▶ **Work to do**
A precise retyping is required of every line from the one containing "solids = len(piece.Shape.Solids)" down to the one containing "points = [vertex.co", both included, and of no other line.

▶ **Recorded data**
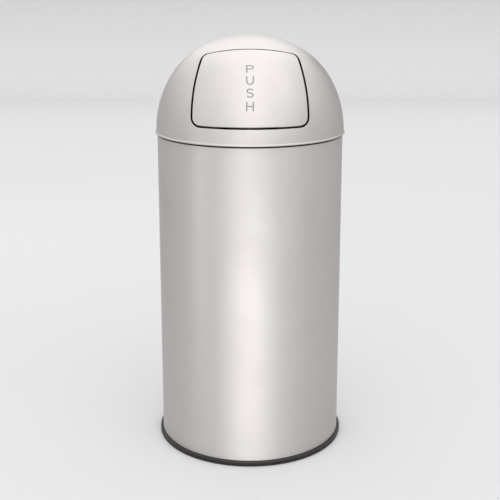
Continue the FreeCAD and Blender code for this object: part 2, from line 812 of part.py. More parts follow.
def make_stops():
    """Tabs on the flap's lip that reach behind the dome, each with a rubber buffer."""
    tab_front = lip_depth + fit
    skin = dome_form("stop_tab_form", tab_front, tab_front + size("pad"))
    aside = dome_radius * sine(size("tab_angle"))
    footprint = block(
        "stop_tab_footprint",
        (aside - size("tab_half"), -cutter_reach, seam + size("tab_low")),
        (aside + size("tab_half"), none, seam + size("tab_high")),
    )
    tab = node("stop_tab_right", boolean("Common", "stop_tab_right", skin, footprint))
    node("stop_tab_left", mirrored("stop_tab_left", tab))
    rubber = dome_form("buffer_form", sheet + seat, lip_depth)
    post = doc.addObject("Part::Cylinder", "buffer_post")
    bind(post, "Radius", size("buffer_radius"))
    bind(post, "Height", cutter_reach)
    post.Placement = FreeCAD.Placement(
        FreeCAD.Vector(), FreeCAD.Rotation(FreeCAD.Vector(1, 0, 0), 90)
    )
    bind(post, "Placement.Base.x", aside)
    bind(post, "Placement.Base.z", seam + size("buffer_rise"))
    buffer = boolean("Common", "buffer_right", rubber, post)
    node("stop_buffers", joined("stop_buffers", [buffer, mirrored("buffer_left", buffer)]))


# ---- the liner and its bail ---------------------------------------------------------


def make_liner_wall():
    """Tapered galvanised wall with a rolled rim, pierced for the lugs' rivets."""
    body = new_body("liner_wall")
    sketch = new_sketch(body, "XZ_Plane", "wall")
    rim = size("rim")
    foot = floor_top + sheet
    foot_radius = liner_radius - size("liner_draft")
    rim_height = liner_top - rim
    pen = Pen(sketch, foot_radius - sheet, foot)
    pen.line(foot_radius, foot)
    pen.line(liner_radius, rim_height)
    pen.line(liner_inner, rim_height)
    pen.close()
    revolve(body, sketch)
    rim_sketch = new_sketch(body, "XZ_Plane", "rim")
    circle_in(rim_sketch, liner_inner + rim, rim_height, rim)
    revolve(body, rim_sketch, "rolled_rim")
    holes = new_sketch(body, "YZ_Plane", "rivet_holes")
    for height in rivet_heights:
        circle_in(holes, 0, height, rivet_hole)
    pocket = body.newObject("PartDesign::Pocket", "liner_wall_holes")
    pocket.Profile = holes
    pocket.Type = "ThroughAll"
    pocket.Midplane = True
    body.Tip = pocket
    return node("liner_wall", body)


def make_liner_bottom():
    """Raised bottom whose edge is folded round the foot of the wall."""
    body = new_body("liner_bottom")
    sketch = new_sketch(body, "XZ_Plane", "section")
    wall_outer = liner_radius - size("liner_draft")
    wall_inner = wall_outer - sheet
    rise = floor_top + size("liner_dish")
    fold_outer = wall_outer + fit * 2
    fold_top = floor_top + size("seam_fold")
    web_outer = wall_inner - fit
    web_inner = web_outer - sheet
    pen = Pen(sketch, 0, rise - sheet)
    pen.line(web_inner, rise - sheet)
    pen.line(web_inner, floor_top)
    pen.line(fold_outer + sheet, floor_top)
    pen.line(fold_outer + sheet, fold_top)
    pen.line(fold_outer, fold_top)
    pen.line(fold_outer, floor_top + sheet)
    pen.line(web_outer, floor_top + sheet)
    pen.line(web_outer, rise)
    pen.line(0, rise)
    pen.close()
    revolve(body, sketch)
    return node("liner_bottom", body)


def make_bail_lugs():
    """Plates inside the liner that stand above its rim and hold the bail's ends."""
    body = new_body("bail_lug_right")
    sketch = new_sketch(body, "YZ_Plane", "outline", lug_inner)
    half = size("lug_half")
    low = liner_top - size("lug_reach")
    eye = size("bail_wire") + size("bail_play")
    shoulder = bail_height - size("lug_cheek")
    top = shoulder + half
    pen = Pen(sketch, -half, low)
    pen.line(half, low)
    pen.line(half, shoulder)
    pen.arc(0, top, half, True)
    pen.arc(-half, shoulder, half, True)
    pen.close()
    circle_in(sketch, 0, bail_height, eye)
    for height in rivet_heights:
        circle_in(sketch, 0, height, rivet_hole)
    pad(body, sketch, size("lug_thick"))
    node("bail_lug_right", body)
    node("bail_lug_left", mirrored("bail_lug_left", body))


def make_lug_rivets():
    """Two rivets a lug: a domed head inside, a shank, and a flat tail outside the liner."""
    shank = size("rivet")
    head = size("rivet_head")
    cap = size("rivet_cap")
    crown = (head * head + cap * cap) / (cap * 2)
    tail = liner_radius + fit
    tail_end = tail + size("tail_thick")
    pieces = []
    for count, height in enumerate(rivet_heights, start=1):
        body = new_body(f"lug_rivet_{count}")
        sketch = new_sketch(body, "XZ_Plane", "section")
        pen = Pen(sketch, lug_inner - cap, height)
        pen.arc(lug_inner, height + head, crown, False)
        pen.line(lug_inner, height + shank)
        pen.line(tail, height + shank)
        pen.line(tail, height + size("tail_radius"))
        pen.line(tail_end, height + size("tail_radius"))
        pen.line(tail_end, height)
        pen.close()
        axis = sketch.addGeometry(
            Part.LineSegment(flat(lug_inner, height), flat(tail, height)), True
        )
        pin_point(sketch, axis, 1, lug_inner, height)
        pin_point(sketch, axis, 2, tail, height)
        revolve(body, sketch, axis="Axis0")
        pieces += [body, mirrored(f"lug_rivet_{count}_other", body)]
    node("lug_rivets", joined("lug_rivets", pieces))


def bail_sizes():
    """Radii of the bail's wire, of its bow and of the bends at the bow's ends."""
    wire = size("bail_wire")
    bow = lug_outer + wire + size("bail_play") * 2
    return wire, bow, size("bail_bend")


def make_bail():
    """Round wire bow that lies on the liner's rim, with its ends hooked into the lugs."""
    wire, bow, bend = bail_sizes()
    body = new_body("bail_wire")
    path = new_sketch(body, "XY_Plane", "path", bail_height)
    tip = bow - bend - size("bail_hook")
    pen = Pen(path, tip, 0)
    pen.line(bow - bend, 0)
    pen.arc(bow, bend, bend, True)
    pen.arc(0, bend + bow, bow, True)
    pen.arc(-bow, bend, bow, True)
    pen.arc(-(bow - bend), 0, bend, True)
    pen.line(-tip, 0)
    pin_point(path, pen.first_end[0], 1, tip, 0)
    section = new_sketch(body, "YZ_Plane", "section", tip)
    circle_in(section, 0, bail_height, wire)
    pipe = body.newObject("PartDesign::AdditivePipe", "bail_wire_pipe")
    pipe.Profile = section
    pipe.Spine = path
    body.Tip = pipe
    return node("bail_wire", body)


def make_grip():
    """Sleeve on the middle of the bail."""
    wire, bow, bend = bail_sizes()
    body = new_body("bail_grip")
    sketch = new_sketch(body, "YZ_Plane", "section")
    middle = bow + bend
    circle_in(sketch, middle, bail_height, grip_radius)
    circle_in(sketch, middle, bail_height, wire + size("grip_play"))
    axis = sketch.addGeometry(Part.LineSegment(flat(bend, 0), flat(bend, bail_height)), True)
    pin_point(sketch, axis, 1, bend, 0)
    pin_point(sketch, axis, 2, bend, bail_height)
    revolve(body, sketch, angle=size("grip_angle"), midplane=True, axis="Axis0")
    return node("bail_grip", body)


def main():
    make_body_shell()
    make_bottom_plate()
    make_base_ring()
    make_liner_wall()
    make_liner_bottom()
    make_bail_lugs()
    make_lug_rivets()
    make_bail()
    make_grip()
    make_dome_shell()
    make_dome_collar()
    dome_inside = dome_form("room_under_skin", pad_face)
    pad_skin = dome_form("pad_skin", pad_face, pad_back)
    make_hinge_brackets(dome_inside, pad_skin)
    make_rod_set()
    make_springs()
    make_flap_panel(size("flap_gap"), size("flap_top_gap"))
    make_hinge_arms(dome_inside, pad_skin)
    make_stops()
    doc.recompute()
    check_and_export()


def check_and_export():
    for item in doc.Objects:
        faults = {"Invalid", "Error"} & set(item.State)
        if faults:
            raise RuntimeError(f"{item.Name} failed: {sorted(faults)}")
    os.makedirs("parts", exist_ok=True)
    for name, piece in nodes:
        shape = piece.Shape
        if shape.isNull() or not shape.isValid() or shape.Volume <= 0:
            raise RuntimeError(f"{name} has no valid shape")
    for name, piece in nodes:
        piece.Shape.exportStep(os.path.join("parts", f"{name}.step"))
        solids = len(piece.Shape.Solids)
        print(f"{name}: {solids} solid(s), {piece.Shape.Volume:.1f} mm3")


main()
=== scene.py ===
# %% [markdown]
# # A dome top waste can
#
# The real object is a round steel can with a spun dome on top. A sprung flap in the dome
# lets waste in, a liner inside holds it, and a black ring keeps the steel off the floor.
# A CAD model already gives every piece its size and place. This notebook gives the pieces
# that show a smooth sheet-metal surface, and gives all of them a finish.

import json
import math

import bmesh
import bpy
import numpy as np
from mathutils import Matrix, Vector


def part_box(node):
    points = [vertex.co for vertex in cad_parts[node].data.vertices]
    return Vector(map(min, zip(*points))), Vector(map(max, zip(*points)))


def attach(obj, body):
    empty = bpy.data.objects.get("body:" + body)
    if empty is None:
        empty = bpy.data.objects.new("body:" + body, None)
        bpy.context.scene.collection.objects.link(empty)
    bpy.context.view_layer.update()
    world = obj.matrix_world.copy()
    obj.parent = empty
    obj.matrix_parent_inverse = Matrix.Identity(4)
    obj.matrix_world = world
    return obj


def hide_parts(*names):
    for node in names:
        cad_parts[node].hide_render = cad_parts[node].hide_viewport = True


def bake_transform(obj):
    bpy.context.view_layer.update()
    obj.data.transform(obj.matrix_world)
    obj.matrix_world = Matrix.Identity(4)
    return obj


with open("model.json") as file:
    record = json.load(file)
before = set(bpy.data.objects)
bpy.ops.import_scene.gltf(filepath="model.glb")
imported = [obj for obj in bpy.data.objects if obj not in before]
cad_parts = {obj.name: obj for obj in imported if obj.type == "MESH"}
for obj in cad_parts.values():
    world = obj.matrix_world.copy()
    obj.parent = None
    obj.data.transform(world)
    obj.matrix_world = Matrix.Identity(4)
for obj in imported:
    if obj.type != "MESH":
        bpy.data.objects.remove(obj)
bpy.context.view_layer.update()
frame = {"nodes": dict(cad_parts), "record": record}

# %% [markdown]
# ## Sizes
#
# The frame already knows where everything is, so most places are read from it. What it
# can't tell is how a sheet is bent: those few radii are written here once, in metres.

# %% Sizes that more than one piece uses
MM = 0.001
SHEET = 0.8 * MM
DOME_RADIUS = 167 * MM
DOME_SKIRT = 5 * MM
SHOULDER_ARC = 145 * MM
FLANK_ANGLE = math.radians(30)
BEAD = 1.8 * MM
CAN_RADIUS = 165 * MM

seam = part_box("body_shell")[1].z
spring_line = seam + DOME_SKIRT
dome_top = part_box("dome_shell")[1].z
print(f"seam at {seam:.4f} m, top of the dome at {dome_top:.4f} m")

# %% [markdown]
# ## The dome's section
#
# A spun dome isn't half a ball. Its side stands nearly upright, its shoulder turns more
# tightly, and its crown is flat again. Three arcs that meet without a kink follow the
# sheet as it lies on the spinning tool, and a formula gives any point on them, which
# keeps the shading perfectly even.


# %% Three tangent arcs as a formula of the length along the sheet
def tangent_arcs(rise):
    """Radii and centres of the side, shoulder and crown arcs, in radius and height."""
    run, drop = math.sin(FLANK_ANGLE), 1 - math.cos(FLANK_ANGLE)
    high, wide = rise - SHOULDER_ARC, DOME_RADIUS - SHOULDER_ARC
    spread = run**2 - drop**2
    side = SHOULDER_ARC + (high * run - wide * drop) / spread
    crown = SHOULDER_ARC + (wide * run - high * drop) / spread
    low = np.array([DOME_RADIUS - side, spring_line])
    top = np.array([0.0, dome_top - crown])
    middle = low + np.array([math.cos(FLANK_ANGLE), run]) * (side - SHOULDER_ARC)
    return (side, SHOULDER_ARC, crown), (low, middle, top)


DOME_ARCS, CENTRES = tangent_arcs(dome_top - spring_line)
TURNS = (0.0, FLANK_ANGLE, math.pi / 2 - FLANK_ANGLE, math.pi / 2)
ARC_LENGTHS = [r * (b - a) for r, a, b in zip(DOME_ARCS, TURNS, TURNS[1:])]
DOME_LENGTH = sum(ARC_LENGTHS)


def section(length):
    """Radius, height and outward angle of the dome's skin at lengths up from its skirt."""
    length = np.asarray(length, float)
    radius = np.full(length.shape, DOME_RADIUS)
    height = spring_line + length
    turn = np.zeros(length.shape)
    start = 0.0
    for centre, arc, first, reach in zip(CENTRES, DOME_ARCS, TURNS, ARC_LENGTHS):
        here = length >= start
        angle = first + (length - start) / arc
        radius = np.where(here, centre[0] + arc * np.cos(angle), radius)
        height = np.where(here, centre[1] + arc * np.sin(angle), height)
        turn = np.where(here, angle, turn)
        start += reach
    return radius, height, turn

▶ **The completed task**
        solids = len(piece.Shape.Solids)
        print(f"{name}: {solids} solid(s), {piece.Shape.Volume:.1f} mm3")


main()
=== scene.py ===
# %% [markdown]
# # A dome top waste can
#
# The real object is a round steel can with a spun dome on top. A sprung flap in the dome
# lets waste in, a liner inside holds it, and a black ring keeps the steel off the floor.
# A CAD model already gives every piece its size and place. This notebook gives the pieces
# that show a smooth sheet-metal surface, and gives all of them a finish.

import json
import math

import bmesh
import bpy
import numpy as np
from mathutils import Matrix, Vector


def part_box(node):
    points = [vertex.co for vertex in cad_parts[node].data.vertices]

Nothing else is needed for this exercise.